Zion is a longstanding environmental campaigner, authored The Ultimate Guide to Green Parenting and and gave a TEDx talk on contemplating our place in the universe. In recent years she became an increasingly visible spokeswoman for the direct-action environmental group Extinction Rebellion (‘XR’), advocating the views of the group on television and radio. As her profile increased, she was approached by international media including The Huffington Post.

In September of this year, Zion published articles in the Daily Mail and the Telegraph stating that she had left XR to focus on campaigning for Environmental Progress UK, who advocate for nuclear power stations to replace fossil-fuel burning ones. She remarked that she was concentrating on looking for solutions rather than “shouting ever more loudly about the problem”.

What is notable about Zion’s break with XR is that as a former high-ranking insider, she understands the mindset first-hand, and speaks of a groupthink mentality that does not tolerate dissent. Indeed, for its own survival, it cannot tolerate dissent.

This mindset produces an environment in which members feel inhibited to speak their own minds. Zion writes that during the height of the protests in London earlier this year, members felt that targeting electricity-powered public transport was a “terrible” idea for a green movement but there had been no “time” to discuss it and no “real process” for dealing with the subsequent fall-out.

It is of course easy to be seduced by the idea of having a cause worth fighting for, to wave posters and say “this is what I believe!” It’s seductive and exciting. And whilst there is no doubt that a better environment is a worthy cause, the objectivity needed to find practical and accepted solutions too often gets lost amidst that sea of banners and shouting. Seeing protestors sat atop underground trains and in front of cars, blocking printing presses and delaying distribution, one can’t help but wonder if protests had less to do with the environment and more to do with a desire to cause havoc and feel good about one’s self.

Zion writes that what really discredited XR was its fixation on scaremongering instead of seeking positive and uplifting solutions. The “science” was often shoddy and the moralistic preaching became irritating rather than inspiring. The unsubstantiated claim by co-founder Roger Hallam, that unless climate change was halted SIX BILLION people would die this century, left the organisation open to significant and justified criticism.

Shouting loudly, disrupting transport and bringing cities to a halt is not helpful.

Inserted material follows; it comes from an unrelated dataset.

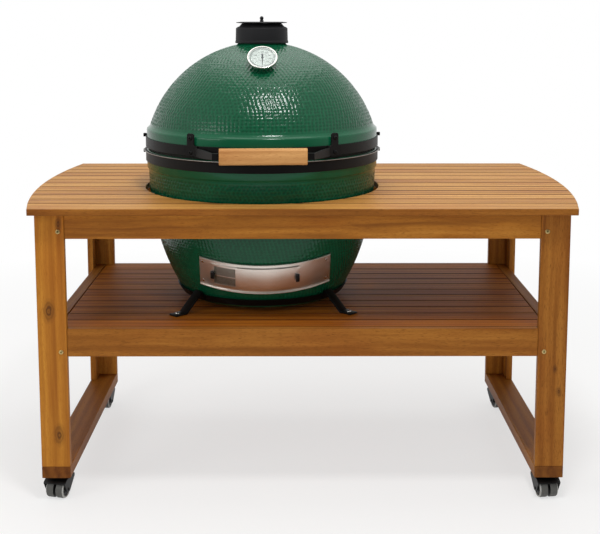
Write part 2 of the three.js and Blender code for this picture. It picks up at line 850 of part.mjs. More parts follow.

Making it impossible for people to go about their lives, or earn a living is positively counter-productive. There are better and more intelligent ways to go about convincing people of one’s case. Sadly, groups like XR are driven by dogma and faith, not evidence or common sense. Zion Lights’ revelations and approach are more likely to inspire others to take a step back and think “can we be doing this better?”

What Zion has done, and in such a public manner, is not an easy thing to do. We hope it inspires others to adopt a similar approach in future. She considered the climate crisis in an objective manner and understood that solutions are a product of pragmatism not sentiment. She is seeking solutions that people can get behind, by conversation, not coercion or chaos – and so is a worthy Common Sense Champion this week!